The tightening of the cross-sector investment review by the German Federal Government will have effects on transaction practice. Above all, it will prolong the transaction process in many cases. This makes efficient structuring of the transaction process all the more important. If investments concern particularly security-relevant economic areas, the new compulsory reporting will increase the workload on companies, who will have to plan more time for this. It may be possible to shorten the vetting periods through proactive submission of the required documents. As transaction certainty and transaction speed are regularly of decisive importance for the successful conclusion of a transaction, non-EU investors will have to apply for a clearance certificate even more frequently and even earlier in future.

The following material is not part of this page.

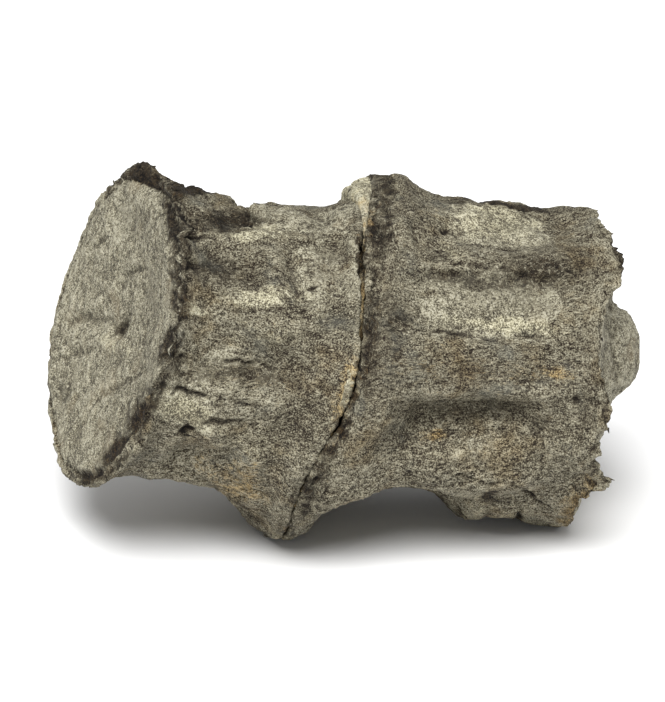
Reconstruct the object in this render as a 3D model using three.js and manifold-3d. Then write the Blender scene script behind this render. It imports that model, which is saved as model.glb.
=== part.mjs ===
// Two joined vertebrae of a large bony fish, turned to stone, with mudstone in their hollows.
// Each bone is a spool with a cup in both ends and eight long pits round its waist.
// Millimetres and degrees. The pair is shaped lying along x, with y up and z towards a viewer who
// looks down on it at a slant, and is then laid on the table, which is the plane z = 0.

import * as THREE from "three";
import { mergeVertices } from "three/addons/utils/BufferGeometryUtils.js";
import Module from "manifold-3d";

const wasm = await Module();
wasm.setup();

// Driving dimensions
const RIM_RADIUS = 25.6; // of a whole rim; a vertebra is about 51 across
const CUP_DEPTH = 11.5; // from the rim to the bottom of a cup
const RIM_WALL = 1.0; // bone left round a cup at its mouth, where it is thinnest
const GAP = 0.32; // between a bone and the stone next to it
const JOINT_GAP = 1.4; // between the two bones, at its narrowest
const VIEW_SLANT = 22; // the viewer looks down by this much
const TABLE_UNDER_JOINT = 27.9; // from the joint's centre straight down to the table
const DISH_DEPTH = 2.4; // of the stone's face in the front cup
const CORD_PIT = { deep: 1.4, out: 0.06 }; // in the middle of that face, out of its radius
const CAST_HEIGHT = 8.3; // how far the stone in the rear cup stands out of it
const CAST_RISE = 2.4; // of the cast's tip over the middle of the cup
const LUMP = 0.62; // height of the lumps on a bone's side, which stand about 9 apart
const CAKE_WIDE = 0.66; // how much of a pit's width its stone fills

// How finely the forms are divided
const STEPS_ROUND = 72;
const CAKE_STEPS = 24;
const CUP_ROWS = [0.3, 0.6, 0.85];
const SIDE_ROWS = [0, 0.03, 0.08, 0.14, 0.21, 0.29, 0.38, 0.47, 0.56, 0.65, 0.74, 0.82, 0.89, 0.95, 1];
const FACE_ROWS = [0.06, 0.14, 0.3, 0.48, 0.66, 0.83, 0.97];
const CAST_ROWS = [0.96, 0.78, 0.64, 0.5, 0.38, 0.26, 0.13];
const CAKE_ROWS = [0.25, 0.5, 0.75, 1];

const EDGE_SHARPNESS = 14; // how closely a shift in a rim keeps to its outer edge

const radians = THREE.MathUtils.degToRad;
const lerp = THREE.MathUtils.lerp;
const smooth = (value) => THREE.MathUtils.smoothstep(value, 0, 1);

// Angles run round the backbone: 0 faces the viewer, 90 is up the picture, 180 is the far side.
const turnBetween = (a, b) => ((((a - b) % 360) + 540) % 360) - 180;
const bump = (angle, at, wide) => Math.exp(-((turnBetween(angle, at) / wide) ** 2));
const sumOfBumps = (bumps, angle) =>
  bumps.reduce((sum, { at, wide, high }) => sum + high * bump(angle, at, wide), 0);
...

At European level, swift implementation of the proposal of the EU Commission can be expected parallel to this, as this proposal has the support of Germany, France and Italy among others. In this respect, coordination of the EU member states is fundamentally welcome. Because, with foreign direct investments that concern several EU member states, individual investment review procedures must currently be carried out in each of the relevant member states. Nevertheless, the proposed ruling at EU level will further increase the complexity of every acquisition process.